I also picked up a set of industrial AGM batteries for the trailer. They held a charge over the winter. Very happy with that new fangled technology.
 
My optima in my land cruiser lasted about 2 years. My regular Kirkland batteries from Costco have generally lasted as long as I've owned the vehicles they are in. I suppose I'd want one 1000+ CCA battery and one big deep cycle on an isolator.
 
My experience with the redtop optimas is that they are expensive and FAIL way sooner than they should. As folk have stated, it's generally a catastrophic failure, running fine one minute, hop back in to start up again and dead as a door nail.

Just NOT worth the money. They should rename them Optimistic since you need to be, if expecting to get more than 4 years out of them and in my case they failed before that.

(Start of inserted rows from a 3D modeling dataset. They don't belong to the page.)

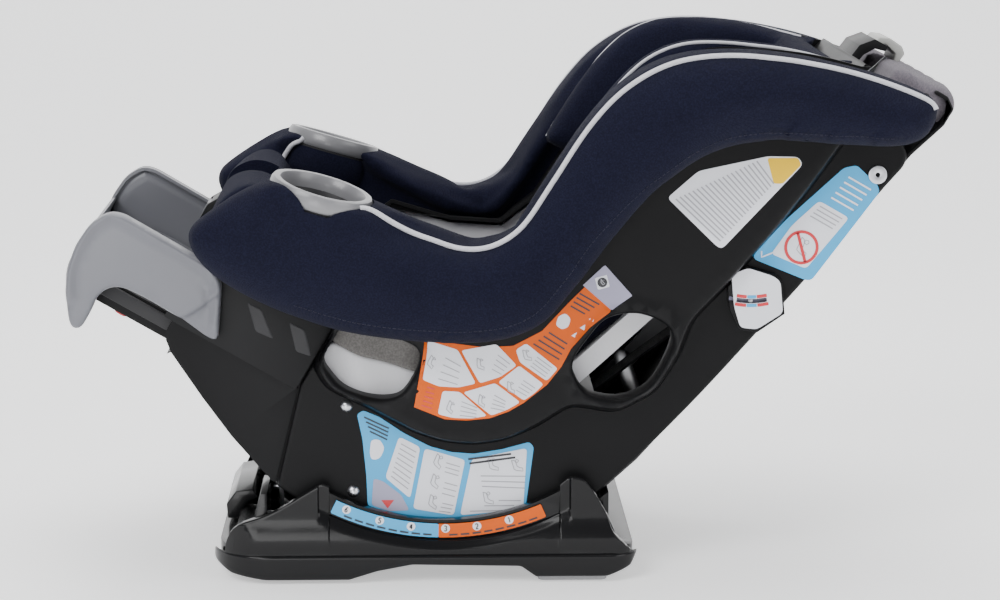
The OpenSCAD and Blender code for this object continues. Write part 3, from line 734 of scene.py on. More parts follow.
def cloth_finish(name, dark, light, pitch=0.0011, depth=0.0002, sheen=0.025):
    """Knitted or woven cloth."""
    material, tree, shader, where = new_finish(name)
    made = use_group(tree, "knit", {"Vector": where, "Pitch": pitch, "Dark": (*dark, 1), "Light": (*light, 1)})
    tree.links.new(made["Color"], shader.inputs["Base Color"])
    tree.links.new(made["Roughness"], shader.inputs["Roughness"])
    shader.inputs["Sheen Weight"].default_value = sheen
    shader.inputs["Sheen Roughness"].default_value = 0.5
    shader.inputs["Specular IOR Level"].default_value = 0.08
    bump(tree, shader, made["Height"], depth)
    return material


def metal(name, color, roughness):
    """Plated or bare steel."""
    material, tree, shader, where = new_finish(name)
    made = use_group(tree, "grain", {"Vector": where, "Grain Size": 0.0012, "Color": (*color, 1),
                                     "Roughness": roughness, "Wear": 0.1})
    tree.links.new(made["Color"], shader.inputs["Base Color"])
    tree.links.new(made["Roughness"], shader.inputs["Roughness"])
    shader.inputs["Metallic"].default_value = 1.0
    bump(tree, shader, made["Height"], 0.00001)
    return material


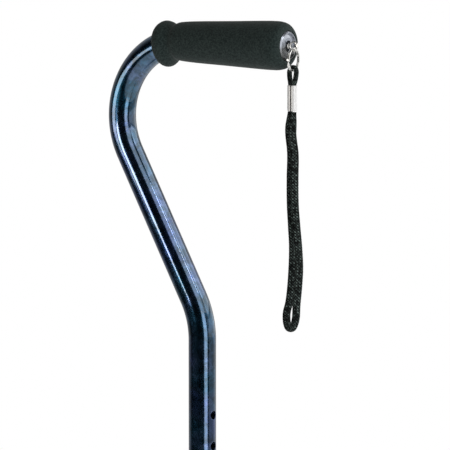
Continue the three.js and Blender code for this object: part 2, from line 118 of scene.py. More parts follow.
def place_camera():
    right = direction(VIEW_AZIMUTH + 90, 0)
    back = direction(VIEW_AZIMUTH, VIEW_ELEVATION)
    data = bpy.data.cameras.new("camera")
    data.sensor_width = SENSOR_WIDTH
    data.lens = SENSOR_WIDTH * VIEW_DISTANCE / VIEW_WIDTH
    camera = bpy.data.objects.new("camera", data)
    camera.location = AIM + right * VIEW_RIGHT + back * VIEW_DISTANCE
    camera.rotation_mode = "QUATERNION"
    camera.rotation_quaternion = (-back).to_track_quat("-Z", "Y")
    bpy.context.scene.collection.objects.link(camera)
    bpy.context.scene.camera = camera


place_camera()


# ---- Materials ----


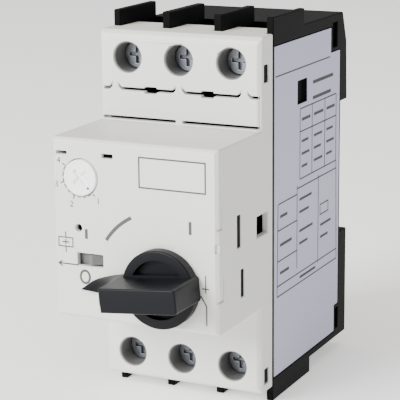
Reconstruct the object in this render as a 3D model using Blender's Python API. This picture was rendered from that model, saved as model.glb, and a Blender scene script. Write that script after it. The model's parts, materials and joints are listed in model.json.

The kirkland in my jeep is 7yrs old and still running strong. I now have kirkland brand in my 80 (dual batt system).

cheers,
george.
 
I had one Red Top in my 4Runner that lasted for 8+ years before going bad. Then I went through two replacements over the next 6 months before finally giving up and going to an Odyssey.
 
I had one Red Top in my 4Runner that lasted for 8+ years before going bad. Then I went through two replacements over the next 6
Similar here. Going on 6 years of flawless red top use in my DD, so no complaints their. But.....I bought a yellow top for rally car (big night lighting system and communications and nav gear) first one lasted 18 months, second one 12 months, on third now... Only good thing is Autozone keeps replacing. Exploring replacement sealed batteries for rally car and something robust for LC100, current OEM has 8 years on it....
 
From this and other threads, I gather that people don't like Optimas because they don't give warning when they fail and anecdotally they seem to fail sooner than they should.

Based on that, I think I'll just run them till they fail and and replace them when that happens. I'll go for one good high-CCA cranking battery and one deep-cycle battery (no more hybrids).

Have you ever tried to charge an Optima?

Yes. The only time I have problems is when I take lots of short trips after running down the aux battery with the fridge/stereo.

If I go for a nice long highway drive or I plug it in and charge it in the garage it works fine.